**PROVIDED MATERIAL:**
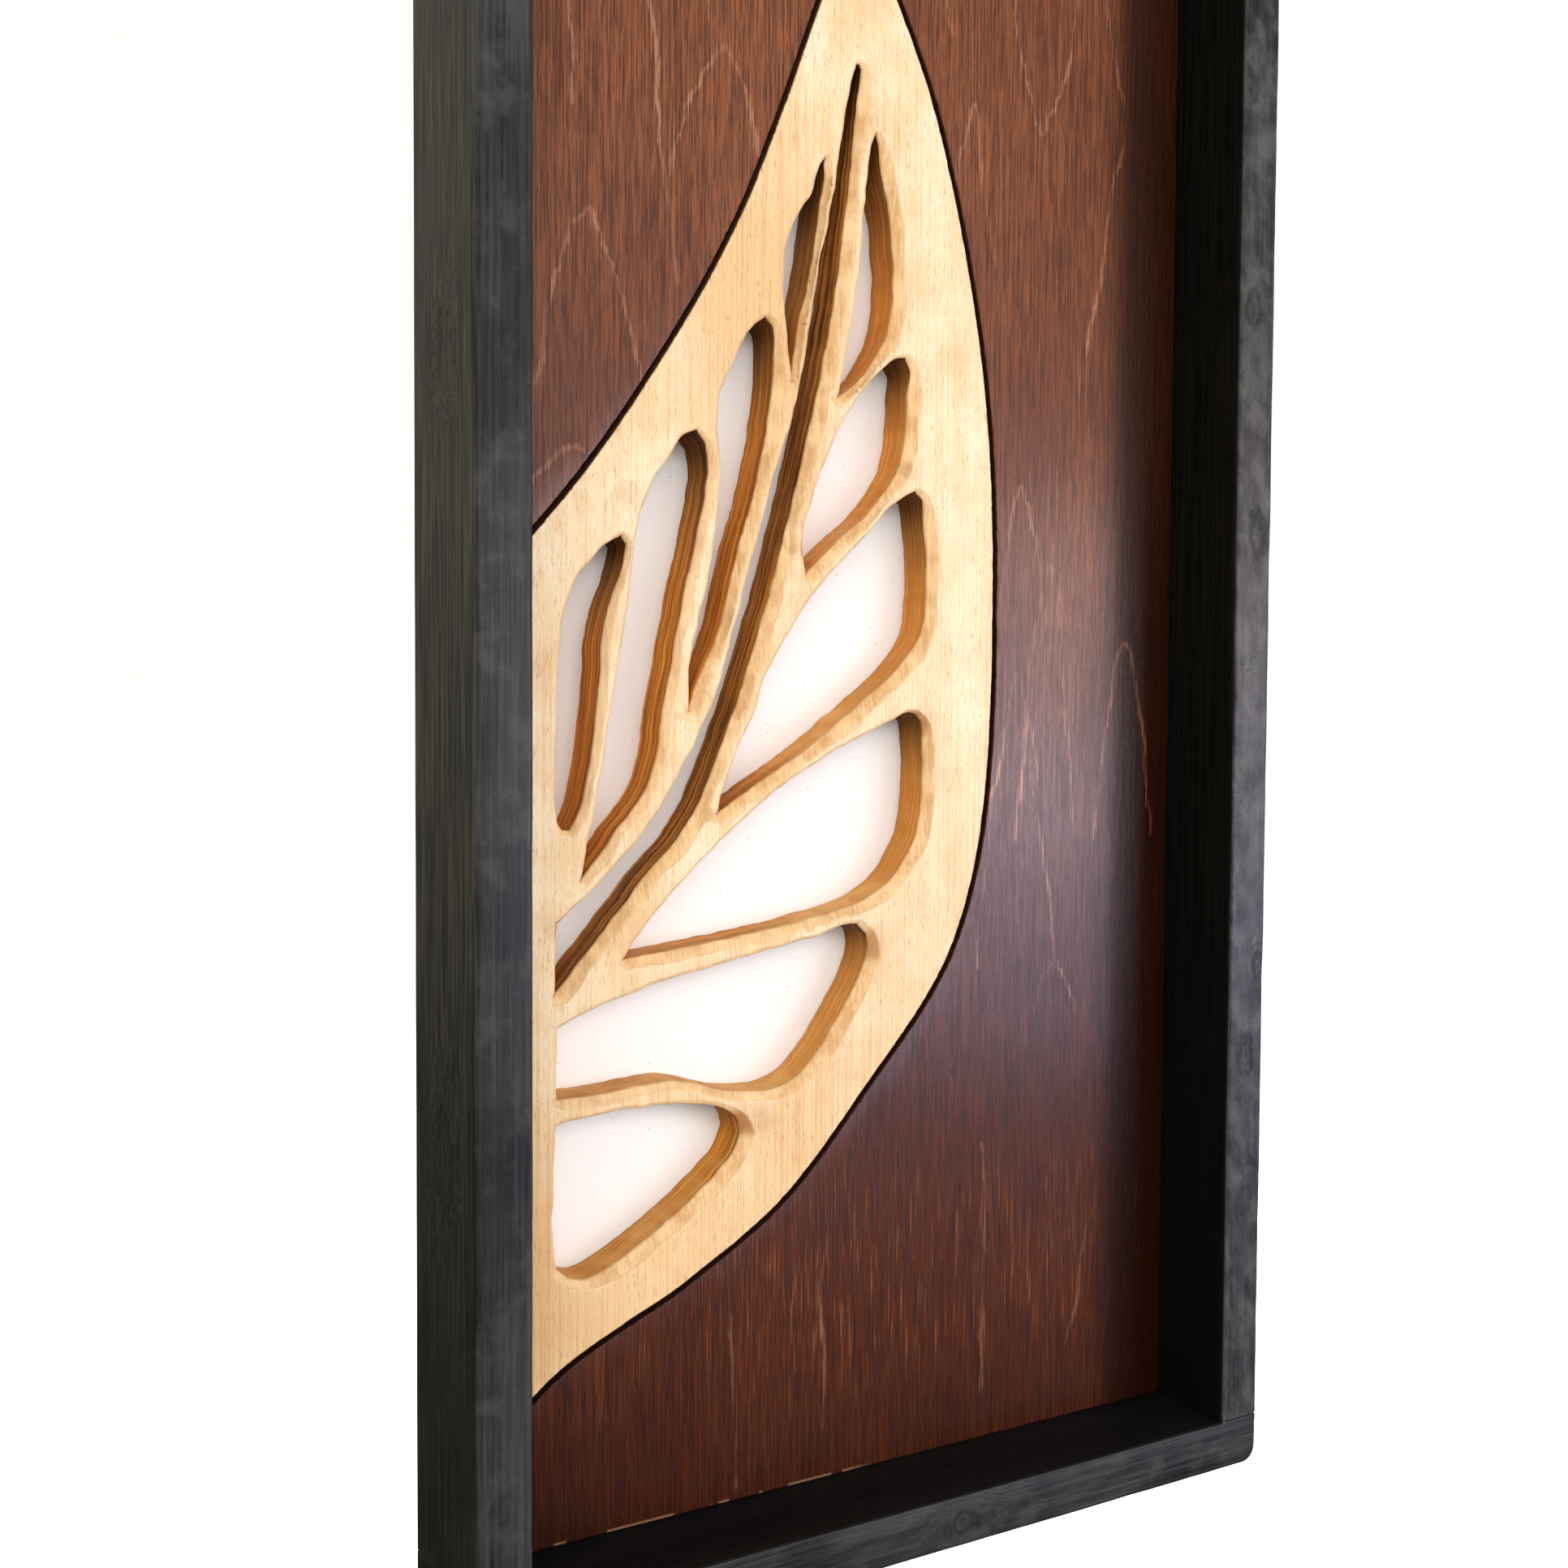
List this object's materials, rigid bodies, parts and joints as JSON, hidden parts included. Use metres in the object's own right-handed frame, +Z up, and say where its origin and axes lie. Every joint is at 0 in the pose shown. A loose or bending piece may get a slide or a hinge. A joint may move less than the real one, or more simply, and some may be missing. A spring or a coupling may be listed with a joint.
{
  "type": "framed pierced wood wall panel",
  "caption": "Deep black wooden frame around a dark stained panel with a pierced, carved half wing in natural wood over a white backboard; hangs on two rings.",
  "frame": {"origin": "centre of the frame's back face, where it lies against the wall", "axes": "+Z up, +Y into the wall, so the carved front faces -Y; +X to the viewer's right"},
  "size_m": [0.34, 0.0657, 0.68],
  "materials": {
    "black_wood": "black stain, satin",
    "stained_wood": "mahogany stain under semi-gloss varnish",
    "natural_wood": "clear, satin",
    "white_paint": "matt white paint",
    "zinc_steel": "zinc plated",
    "black_rubber": "matt"
  },
  "bodies": {
    "panel": {"backboard": "white_paint", "bottom_rail": "black_wood", "bumper_left": "black_rubber", "bumper_right": "black_rubber", "corner_screw_bottom_left_back": "zinc_steel", "corner_screw_bottom_left_front": "zinc_steel", "corner_screw_bottom_right_back": "zinc_steel", "corner_screw_bottom_right_front": "zinc_steel", "corner_screw_top_left_back": "zinc_steel", "corner_screw_top_left_front": "zinc_steel", "corner_screw_top_right_back": "zinc_steel", "corner_screw_top_right_front": "zinc_steel", "hanger_plate_left": "zinc_steel", "hanger_plate_right": "zinc_steel", "hanger_screw_left_1": "zinc_steel", "hanger_screw_left_2": "zinc_steel", "hanger_screw_right_1": "zinc_steel", "hanger_screw_right_2": "zinc_steel", "left_stile": "black_wood", "panel_screw_1": "zinc_steel", "panel_screw_2": "zinc_steel", "panel_screw_3": "zinc_steel", "panel_screw_4": "zinc_steel", "panel_screw_5": "zinc_steel", "panel_screw_6": "zinc_steel", "panel_screw_7": "zinc_steel", "panel_screw_8": "zinc_steel", "right_stile": "black_wood", "stained_panel": "stained_wood", "stile_brad_left_1": "zinc_steel", "stile_brad_left_2": "zinc_steel", "stile_brad_left_3": "zinc_steel", "stile_brad_right_1": "zinc_steel", "stile_brad_right_2": "zinc_steel", "stile_brad_right_3": "zinc_steel", "top_rail": "black_wood", "wing_fretwork": "natural_wood", "wing_screw_1": "zinc_steel", "wing_screw_2": "zinc_steel", "wing_screw_3": "zinc_steel", "wing_screw_4": "zinc_steel", "wing_screw_5": "zinc_steel", "wing_screw_6": "zinc_steel"},
    "ring_left": {"hanger_ring_left": "zinc_steel"},
    "ring_right": {"hanger_ring_right": "zinc_steel"}
  },
  "joints": [
    {"name": "ring_left_swing", "type": "hinge", "parent": "panel", "child": "ring_left", "pos_m": [-0.16, 0.00305, 0.19], "axis": [1, 0, 0], "range_deg": [0, 178]},
    {"name": "ring_right_swing", "type": "hinge", "parent": "panel", "child": "ring_right", "pos_m": [0.16, 0.00305, 0.19], "axis": [1, 0, 0], "range_deg": [0, 178]}
  ]
}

**TASK DETAILS:** Copy out the whole listing exactly as written.

**WRITTEN ANSWER:**
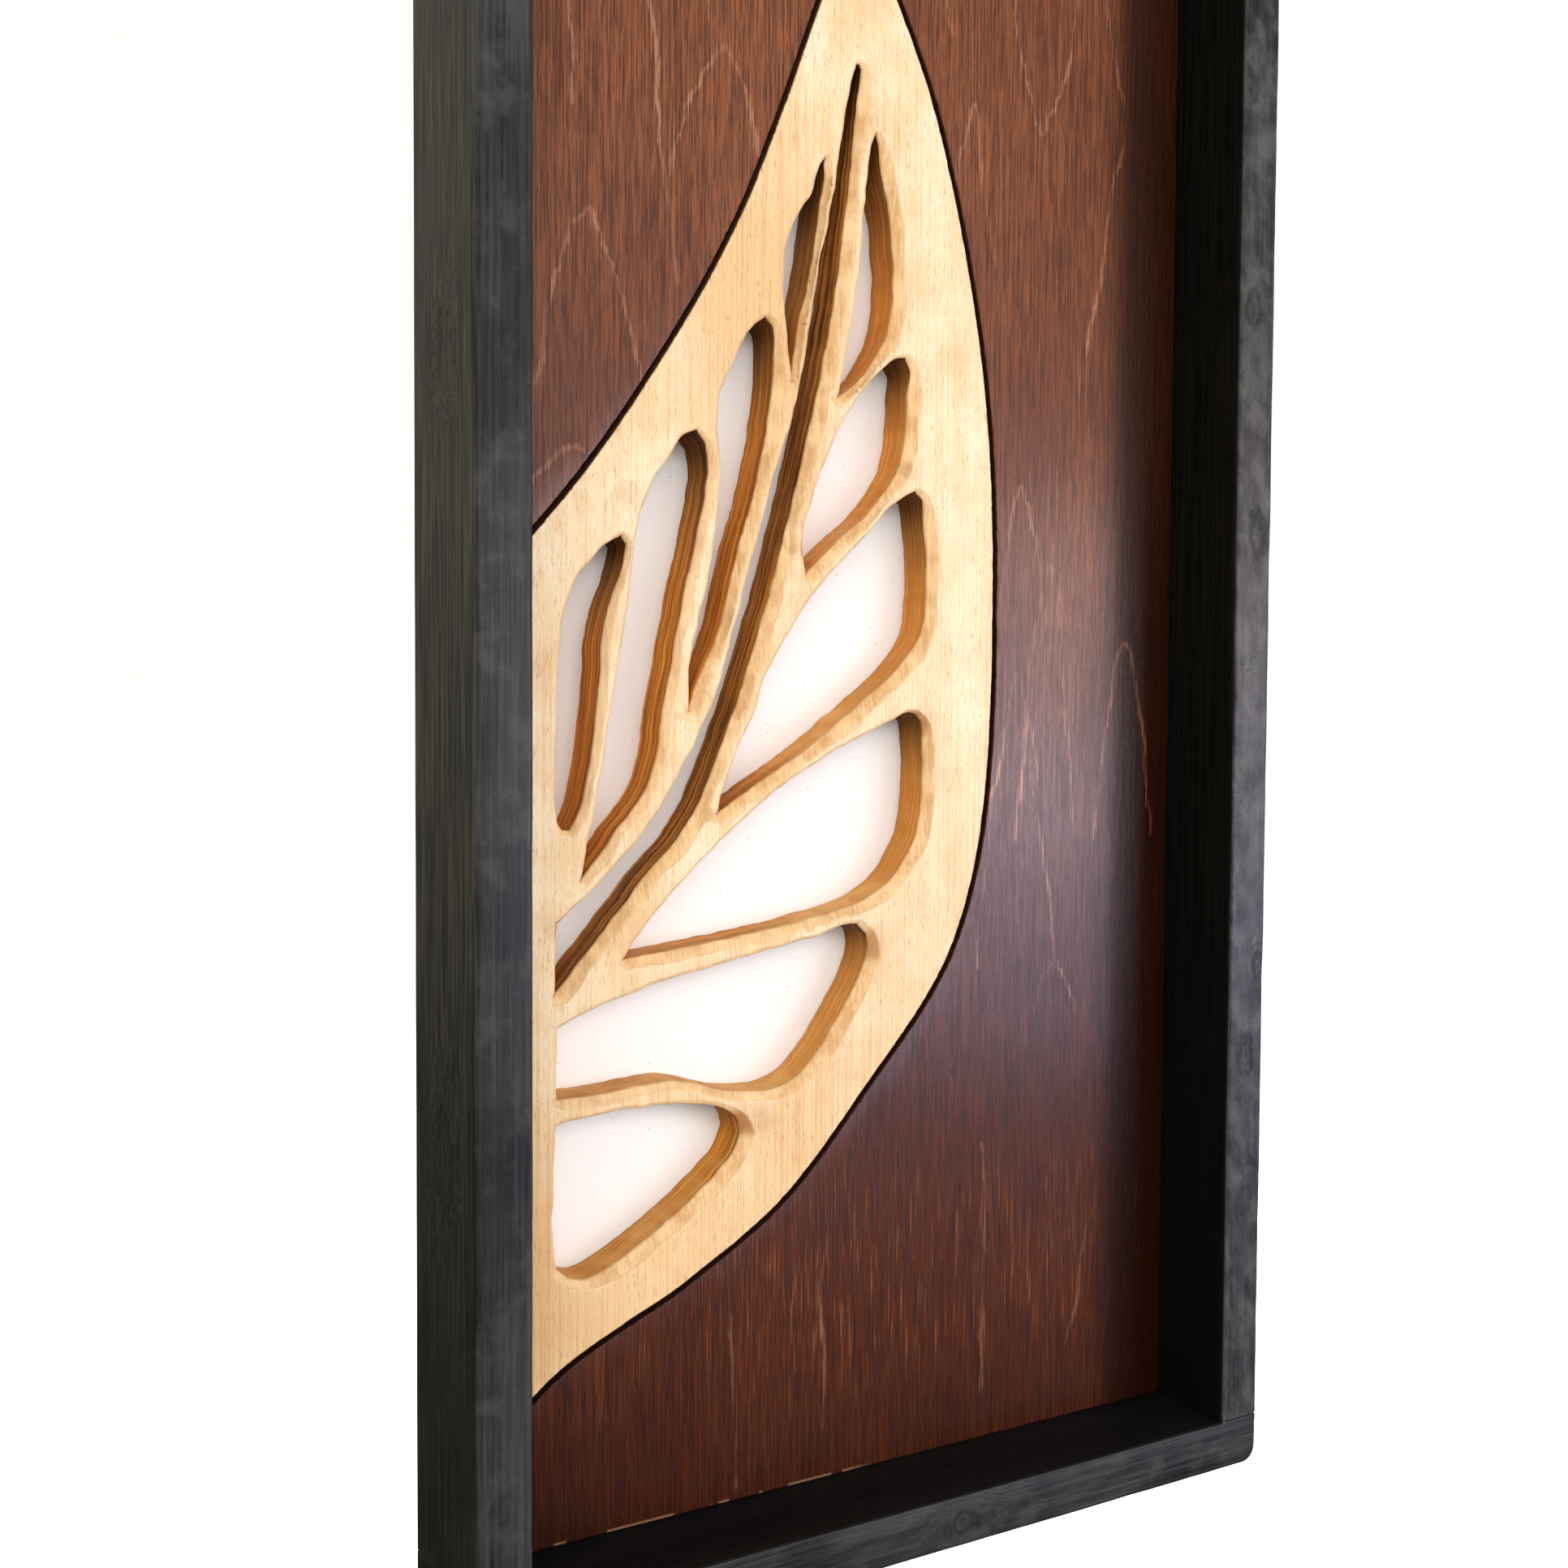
List this object's materials, rigid bodies, parts and joints as JSON, hidden parts included. Use metres in the object's own right-handed frame, +Z up, and say where its origin and axes lie. Every joint is at 0 in the pose shown. A loose or bending piece may get a slide or a hinge. A joint may move less than the real one, or more simply, and some may be missing. A spring or a coupling may be listed with a joint.
{
  "type": "framed pierced wood wall panel",
  "caption": "Deep black wooden frame around a dark stained panel with a pierced, carved half wing in natural wood over a white backboard; hangs on two rings.",
  "frame": {"origin": "centre of the frame's back face, where it lies against the wall", "axes": "+Z up, +Y into the wall, so the carved front faces -Y; +X to the viewer's right"},
  "size_m": [0.34, 0.0657, 0.68],
  "materials": {
    "black_wood": "black stain, satin",
    "stained_wood": "mahogany stain under semi-gloss varnish",
    "natural_wood": "clear, satin",
    "white_paint": "matt white paint",
    "zinc_steel": "zinc plated",
    "black_rubber": "matt"
  },
  "bodies": {
    "panel": {"backboard": "white_paint", "bottom_rail": "black_wood", "bumper_left": "black_rubber", "bumper_right": "black_rubber", "corner_screw_bottom_left_back": "zinc_steel", "corner_screw_bottom_left_front": "zinc_steel", "corner_screw_bottom_right_back": "zinc_steel", "corner_screw_bottom_right_front": "zinc_steel", "corner_screw_top_left_back": "zinc_steel", "corner_screw_top_left_front": "zinc_steel", "corner_screw_top_right_back": "zinc_steel", "corner_screw_top_right_front": "zinc_steel", "hanger_plate_left": "zinc_steel", "hanger_plate_right": "zinc_steel", "hanger_screw_left_1": "zinc_steel", "hanger_screw_left_2": "zinc_steel", "hanger_screw_right_1": "zinc_steel", "hanger_screw_right_2": "zinc_steel", "left_stile": "black_wood", "panel_screw_1": "zinc_steel", "panel_screw_2": "zinc_steel", "panel_screw_3": "zinc_steel", "panel_screw_4": "zinc_steel", "panel_screw_5": "zinc_steel", "panel_screw_6": "zinc_steel", "panel_screw_7": "zinc_steel", "panel_screw_8": "zinc_steel", "right_stile": "black_wood", "stained_panel": "stained_wood", "stile_brad_left_1": "zinc_steel", "stile_brad_left_2": "zinc_steel", "stile_brad_left_3": "zinc_steel", "stile_brad_right_1": "zinc_steel", "stile_brad_right_2": "zinc_steel", "stile_brad_right_3": "zinc_steel", "top_rail": "black_wood", "wing_fretwork": "natural_wood", "wing_screw_1": "zinc_steel", "wing_screw_2": "zinc_steel", "wing_screw_3": "zinc_steel", "wing_screw_4": "zinc_steel", "wing_screw_5": "zinc_steel", "wing_screw_6": "zinc_steel"},
    "ring_left": {"hanger_ring_left": "zinc_steel"},
    "ring_right": {"hanger_ring_right": "zinc_steel"}
  },
  "joints": [
    {"name": "ring_left_swing", "type": "hinge", "parent": "panel", "child": "ring_left", "pos_m": [-0.16, 0.00305, 0.19], "axis": [1, 0, 0], "range_deg": [0, 178]},
    {"name": "ring_right_swing", "type": "hinge", "parent": "panel", "child": "ring_right", "pos_m": [0.16, 0.00305, 0.19], "axis": [1, 0, 0], "range_deg": [0, 178]}
  ]
}